Due to the pressure of publishing schedules, some questions go unanswered. I would have liked to know how long Mr. Halberstam thinks the world Mr. Jordan made will endure. Since the book went to press, the bubble is already showing signs of bursting. Mr. Jordan retired at the conclusion of a long owner lockout. Sneaker companies are beginning to question the wisdom of promoting sports stars. Latrell Sprewell, who was suspended for choking his Golden State coach, has come to the Knicks. In Mr. Halberstam’s eyes, I imagine, this is three-quarters of the apocalypse. But we’ll have to wait for the book tour to find out.

Mr. Halberstam doesn’t try to guess what Mr.

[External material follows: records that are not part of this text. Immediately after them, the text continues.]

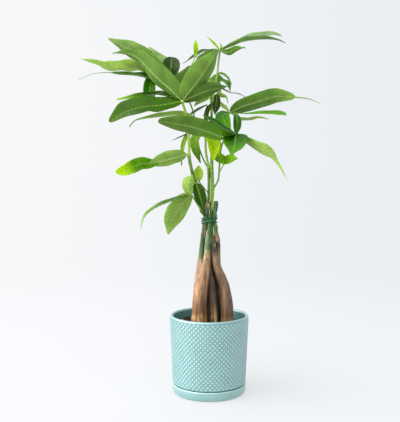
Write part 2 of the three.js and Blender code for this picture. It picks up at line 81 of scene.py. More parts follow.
def smooth_step(low: float, high: float, values: Array) -> Array:
    """Rises smoothly from 0 at low to 1 at high."""
    share = np.clip((values - low) / (high - low), 0, 1)
    return share * share * (3 - 2 * share)


def grain(points: Array, scale: Point, offset: float = 0.0) -> Array:
    """Reads seeded noise at places in space.

    Args:
        points: places in metres, with x, y and z last.
        scale: how many grains there are to a metre along x, y and z.
        offset: moves the pattern, so that two pieces differ.

    Returns:
        Values from about -1 to 1, one for each place.
    """
    flat = (points.reshape(-1, 3) * np.array(scale) + offset).tolist()
    values = [noise.noise(Vector(place)) for place in flat]
    return np.array(values).reshape(points.shape[:-1])


def colours_at(stops: Stops, places: Array) -> Array:
    """Reads colours that follow one another along a stem or up a trunk.

    Args:
        stops: places and their colours, in rising order.
        places: where to read, in the unit of the stops.

    Returns:
        Linear colours, with red, green and blue last.
    """
    spots, codes = zip(*stops)
    shades = np.array([srgb(code) for code in codes])
    return np.stack([np.interp(places, spots, channel) for channel in shades.T], axis=-1)


def spokes(sides: int) -> Array:
    """Pairs of cosine and sine, evenly spaced round a circle."""
    angles = np.arange(sides) * 2 * math.pi / sides
    return np.stack([np.cos(angles), np.sin(angles)], axis=1)


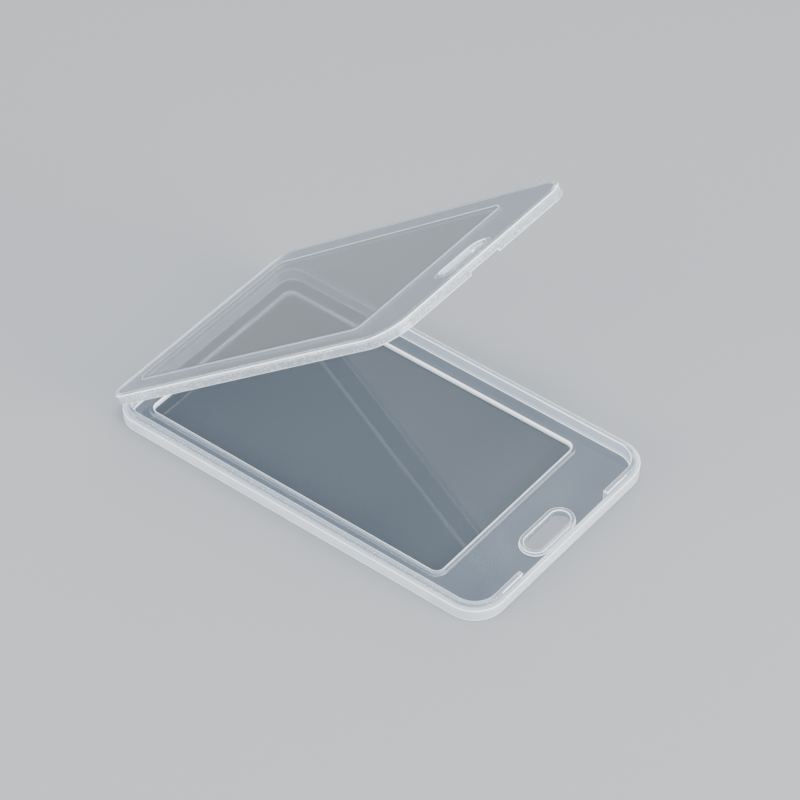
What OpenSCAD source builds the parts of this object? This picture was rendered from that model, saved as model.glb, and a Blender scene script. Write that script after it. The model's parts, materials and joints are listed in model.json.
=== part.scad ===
// Hinged clamshell badge holder, moulded in one piece from translucent polypropylene.
// The base shell lies flat and the cover shell swings up from its hinge end.
// +X runs from the hinge to the lanyard slot, +Z is up, and the shells mirror about Y = 0.
// The origin is the centre of the base shell's underside.

/* [Shells] */
// Length of each shell, from its hinge end to its slot end
shell_length = 116; // [110:0.5:125]
// Width of each shell, across the hinge
shell_width = 70; // [66:0.5:80]
// Height of the base rim above the underside
base_height = 3.6; // [3:0.1:4.4]
// Height of the cover shell, from its lip to its outer face
cover_height = 2.9; // [2.8:0.1:4]
// Thickness of the flat panel around each window
panel_thickness = 1.1; // [1:0.1:1.2]
// Corner radius at the slot end
slot_end_radius = 8.5; // [6:0.1:10]
// Corner radius at the hinge end
hinge_end_radius = 6.8; // [5:0.1:8]
// Radius of the softened edge round each outer face
edge_radius = 0.6; // [0.3:0.1:0.8]

/* [Rims and plug ring] */
// Thickness of the cover's rim
cover_wall = 1.05; // [0.95:0.05:1.4]
// Side clearance between the plug ring and the inside of the cover's rim
plug_clearance = 0.25; // [0.2:0.05:0.3]
// Thickness of the plug ring inside the base's rim
plug_thickness = 1.1; // [0.8:0.1:1.4]
// Height of the plug ring above the top of the base's rim
plug_rise = 1.1; // [1:0.05:1.3]
// Stretch of the slot end that has no plug ring
plug_gap = 34; // [28:1:38]

/* [Snap closure] */
// Radius of the half-round snap beads and snap bumps
snap_radius = 0.2; // [0.15:0.01:0.22]
// Length of each snap bump inside the cover's rim
bump_length = 5.5; // [3:0.5:8]
// Distance of each snap bump's middle from the centreline
bump_offset = 17.3; // [14:0.1:20]
// Length of each snap bead on the plug ring, from the gap outwards
bead_length = 8; // [4:0.5:9]
// Width of the finger notch in the cover's lip
notch_width = 10.4; // [8:0.2:14]
// Depth of the finger notch
notch_depth = 0.7; // [0.4:0.1:1]

/* [Card pocket] */
// Length of the card
card_length = 90; // [85.6, 90]
// Width of the card
card_width = 54; // [54, 55]
// Play left around the card, in each direction
card_play = 0.7; // [0.4:0.1:1]
// Distance from the hinge end to the card pocket
pocket_start = 6.5; // [6:0.1:8]
// Corner radius of the card pocket
pocket_radius = 2; // [1.5:0.1:3]
// Width of the rib round the card pocket
rib_width = 1.3; // [1:0.1:1.6]
// Height of the rib above the panel
rib_height = 0.9; // [0.5:0.1:1]
// Thickness of the clear window, whose outer face is flush with the panel's
window_thickness = 0.9; // [0.6:0.1:0.9]

/* [Lanyard slot] */
// Overall length of the slot
slot_length = 15.4; // [13:0.1:17]
// Width of the slot
slot_width = 5.4; // [4:0.1:6]
// Distance from the slot end of the shell to the middle of the slot
slot_inset = 6.6; // [6.4:0.1:7]
// Width of the raised collar round the slot
collar_width = 1.1; // [0.8:0.1:1.2]
// Height of the collar above the panel
collar_height = 1; // [0.5:0.1:1.2]

/* [Hinge] */
// Angle between the shells as the holder stands part open
opening_angle = 39.5; // [20:0.5:120]
// Length of the living hinge, across the holder
web_length = 54; // [40:1:56]
// Thickness of the living hinge
web_thickness = 0.35; // [0.3:0.05:0.4]
// Distance that the living hinge stands out before it turns
web_reach = 0.3; // [0.25:0.05:0.4]
// Gap left between the two shells when closed
parting_gap = 0.1; // [0.1:0.05:0.15]

/* [Hidden] */
$fn = 64;
cut = 1;
frosted = [0.80, 0.85, 0.89, 0.75];
glossy = [0.62, 0.68, 0.74, 0.45];
edge = [0.92, 0.94, 0.97, 0.90];
base_wall = cover_wall + plug_clearance;
plug_top = base_height + plug_rise;
lip_height = base_height + parting_gap;
closed_height = lip_height + cover_height;
hinge_end = -shell_length / 2;
slot_end = shell_length / 2;
pivot = [hinge_end - web_reach, 0, base_height + parting_gap / 2];
pocket_size = [card_length + card_play, card_width + card_play];
pocket_middle = hinge_end + pocket_start + pocket_size.x / 2;
slot_middle = slot_end - slot_inset;

// A rectangle centred on the origin, with all four corners of one radius.
module rounded_rectangle(size, radius) {
    square([size.x, size.y - 2 * radius], center = true);
    square([size.x - 2 * radius, size.y], center = true);
    for (x = [-1, 1], y = [-1, 1])
        translate([x * (size.x / 2 - radius), y * (size.y / 2 - radius)])
            circle(radius);
}

// The outline of a shell drawn in by the given inset, with its two corner radii.
module shell_outline(inset) {
    hinge_radius = hinge_end_radius - inset;
    slot_radius = slot_end_radius - inset;
    half = [shell_length / 2 - inset, shell_width / 2 - inset];
    translate([-half.x, hinge_radius - half.y])
        square([2 * half.x - slot_radius, 2 * (half.y - hinge_radius)]);
    translate([hinge_radius - half.x, -half.y])
        square([2 * half.x - hinge_radius - slot_radius, 2 * half.y]);
    translate([0, slot_radius - half.y])
        square([half.x, 2 * (half.y - slot_radius)]);
    for (y = [-1, 1]) {
        translate([hinge_radius - half.x, y * (half.y - hinge_radius)])
            circle(hinge_radius);
        translate([half.x - slot_radius, y * (half.y - slot_radius)])
            circle(slot_radius);
    }
}

// Runs a section round the shell's outline. The section's X is the distance
// inwards from the outline, and its Y is the height.
module round_outline() {
    end_width = shell_width - 2 * hinge_end_radius;
    far_width = shell_width - 2 * slot_end_radius;
    side_length = shell_length - hinge_end_radius - slot_end_radius;
    side_middle = (hinge_end_radius - slot_end_radius) / 2;
    translate([hinge_end, 0, 0])
        straight_run(end_width) children();
    translate([slot_end, 0, 0])
        rotate([0, 0, 180])
            straight_run(far_width) children();
    for (side = [-1, 1]) {
        translate([side_middle, side * shell_width / 2, 0])
            rotate([0, 0, -90 * side])
                straight_run(side_length) children();
        translate([hinge_end + hinge_end_radius, side * (shell_width / 2 - hinge_end_radius), 0])
            rotate([0, 0, side > 0 ? 90 : 180])
                corner_run(hinge_end_radius) children();
        translate([slot_end - slot_end_radius, side * (shell_width / 2 - slot_end_radius), 0])
            rotate([0, 0, side > 0 ? 0 : 270])
                corner_run(slot_end_radius) children();
    }
}

// A straight length of a section, centred on Y = 0.
module straight_run(length) {
    rotate([90, 0, 0])
        linear_extrude(length, center = true)
            children();
}

// A quarter turn of a section whose outline has the given radius.
module corner_run(radius) {
    rotate_extrude(angle = 90)
        translate([radius, 0])
            mirror([1, 0])
                children();
}

// The section of a rim, with its outer lower edge softened.
module rim_section(wall, height) {
    difference() {
        square([wall, height]);
        difference() {
            square(edge_radius);
            translate([edge_radius, edge_radius])
                circle(edge_radius);
        }
    }
}

// The through hole of the lanyard slot, or its outline grown by a margin.
module slot_outline(margin = 0) {
    width = slot_width + 2 * margin;
    straight = slot_length - slot_width;
    translate([slot_middle, 0]) {
        square([width, straight], center = true);
        for (y = [-1, 1])
            translate([0, y * straight / 2])
                circle(d = width);
    }
}

// The outline of the card pocket, grown by a margin.
module pocket_outline(margin = 0) {
    translate([pocket_middle, 0])
        rounded_rectangle(pocket_size + 2 * margin * [1, 1], pocket_radius + margin);
}

// The flat panel of a shell, with openings for the window and the lanyard slot.
module panel_plate(inset) {
    linear_extrude(panel_thickness)
        difference() {
            shell_outline(inset);
            pocket_outline();
            slot_outline();
        }
}

// The window that closes the card pocket, thinner than the panel on its inner side.
module window_plate() {
    linear_extrude(window_thickness)
        pocket_outline();
}

// The rib that stands on the panel round the card pocket.
module card_rib() {
    translate([0, 0, panel_thickness])
        linear_extrude(rib_height)
            difference() {
                pocket_outline(rib_width);
                pocket_outline();
            }
}

// The collar that stands on the panel round the lanyard slot.
module slot_collar() {
    translate([0, 0, panel_thickness])
        linear_extrude(collar_height)
            difference() {
                slot_outline(collar_width);
                slot_outline();
            }
}

// A half-round ridge along Y on the plane X = 0, bulging towards +X.
module half_round(length) {
    straight_run(length)
        intersection() {
            circle(snap_radius);
            translate([0, -snap_radius])
                square(2 * snap_radius);
        }
}

// Turns a shell drawn face down into the closed cover, then swings it open.
module as_cover() {
    translate(pivot)
        rotate([0, -opening_angle, 0])
            translate([-pivot.x, 0, closed_height - pivot.z])
                mirror([0, 0, 1])
                    children();
}

module base_panel() {
    color(frosted) panel_plate(base_wall);
}

module base_window() {
    color(glossy) window_plate();
}

module base_rim() {
    color(edge)
        round_outline() rim_section(base_wall, base_height);
}

// The inner ring that plugs into the cover, left out behind the lanyard slot.
module base_plug_ring() {
    color(frosted)
        difference() {
            round_outline()
                translate([base_wall, panel_thickness])
                    square([plug_thickness, plug_top - panel_thickness]);
            translate([slot_end - slot_end_radius, -plug_gap / 2, 0])
                cube([slot_end_radius, plug_gap, plug_top + cut]);
        }
}

module base_snap_beads() {
    color(edge)
        for (side = [-1, 1])
            translate([slot_end - base_wall, side * (plug_gap + bead_length) / 2,
                       plug_top - 1.25 * snap_radius])
                half_round(bead_length);
}

module base_card_rib() {
    color(edge) card_rib();
}

module base_slot_collar() {
    color(edge) slot_collar();
}

// The thin web that joins the two rims and bends as the cover swings.
module living_hinge() {
    turn_radius = web_thickness + parting_gap / 2;
    color(frosted)
        translate(pivot)
            straight_run(web_length) {
                translate([0, -turn_radius])
                    square([web_reach, web_thickness]);
                rotate(opening_angle)
                    translate([0, parting_gap / 2])
                        square([web_reach, web_thickness]);
                intersection() {
                    difference() {
                        circle(turn_radius);
                        circle(parting_gap / 2);
                    }
                    polygon([
                        [0, 0],
                        2 * turn_radius * [cos(90 + opening_angle), sin(90 + opening_angle)],
                        [-3 * turn_radius, 0],
                        [-turn_radius, -3 * turn_radius],
                        [0, -2 * turn_radius]
                    ]);
                }
            }
}

module cover_panel() {
    color(frosted) as_cover() panel_plate(cover_wall);
}

module cover_window() {
    color(glossy) as_cover() window_plate();
}

module cover_rim() {
    color(edge)
        as_cover()
            difference() {
                round_outline() rim_section(cover_wall, cover_height);
                translate([slot_end - slot_inset, -notch_width / 2, cover_height - notch_depth])
                    cube([slot_inset + cut, notch_width, notch_depth + cut]);
            }
}

// The bumps inside the cover's rim, which click under the snap beads.
module cover_snap_bumps() {
    color(edge)
        as_cover()
            for (side = [-1, 1])
                translate([slot_end - cover_wall, side * bump_offset,
                           cover_height - 1.25 * snap_radius])
                    mirror([1, 0, 0])
                        half_round(bump_length);
}

module cover_card_rib() {
    color(edge) as_cover() card_rib();
}

module cover_slot_collar() {
    color(edge) as_cover() slot_collar();
}

base_panel();
base_window();
base_rim();
base_plug_ring();
base_snap_beads();
base_card_rib();
base_slot_collar();
living_hinge();
cover_panel();
cover_window();
cover_rim();
cover_snap_bumps();
cover_card_rib();
cover_slot_collar();
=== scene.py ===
"""Looks of a hinged badge holder moulded in clear polypropylene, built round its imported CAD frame.

The base shell lies on the floor and the cover shell stands open on its living hinge. Each shell is
one continuous moulding, so its refraction has no joints in it, with its card window as a second piece.
"""

import json
import logging
import math
from contextlib import contextmanager
from dataclasses import dataclass, field
from enum import Enum
from typing import Any, Callable, Iterator

import bmesh
import bpy
from mathutils import Euler, Matrix, Vector

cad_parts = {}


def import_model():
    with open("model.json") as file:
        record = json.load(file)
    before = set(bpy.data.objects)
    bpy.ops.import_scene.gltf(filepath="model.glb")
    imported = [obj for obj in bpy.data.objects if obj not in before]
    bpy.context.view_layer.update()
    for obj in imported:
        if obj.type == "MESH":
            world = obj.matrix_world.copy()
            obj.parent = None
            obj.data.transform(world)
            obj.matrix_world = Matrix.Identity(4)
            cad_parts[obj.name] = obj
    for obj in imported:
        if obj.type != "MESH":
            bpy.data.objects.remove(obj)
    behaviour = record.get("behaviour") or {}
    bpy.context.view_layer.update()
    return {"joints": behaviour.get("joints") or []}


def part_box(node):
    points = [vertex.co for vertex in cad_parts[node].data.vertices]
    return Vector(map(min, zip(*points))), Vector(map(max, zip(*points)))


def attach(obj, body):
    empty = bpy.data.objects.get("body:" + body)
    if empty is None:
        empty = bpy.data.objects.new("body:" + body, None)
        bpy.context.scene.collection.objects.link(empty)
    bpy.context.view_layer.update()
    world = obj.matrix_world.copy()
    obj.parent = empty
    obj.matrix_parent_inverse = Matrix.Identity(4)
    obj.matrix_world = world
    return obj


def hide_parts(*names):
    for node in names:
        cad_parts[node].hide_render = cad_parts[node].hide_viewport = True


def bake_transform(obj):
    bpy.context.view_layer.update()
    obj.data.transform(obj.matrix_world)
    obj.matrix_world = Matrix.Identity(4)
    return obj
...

Jordan’s second act will be. At his retirement press conference, Mr. Jordan’s wife, Juanita (who appears in only one paragraph in Mr. Halberstam’s book), announced that she expects her husband to stay home and help raise the kids. Others speculate that he will go to work for Nike or McDonald’s. The New York Post says he is studying piano with Ahmad Rashad.

At the same press conference, when journalists asked Mr. Jordan why he was only “99.9 percent” sure he would retire, he responded defiantly: “Because it’s my 1 percent and not yours. I chose to walk away knowing that I could still play the game. That’s exactly the way I wanted to end it.” My suggestion, offered in all humility, is that whatever this great icon, magician and legend turns to next, it shouldn’t have too much to do with math.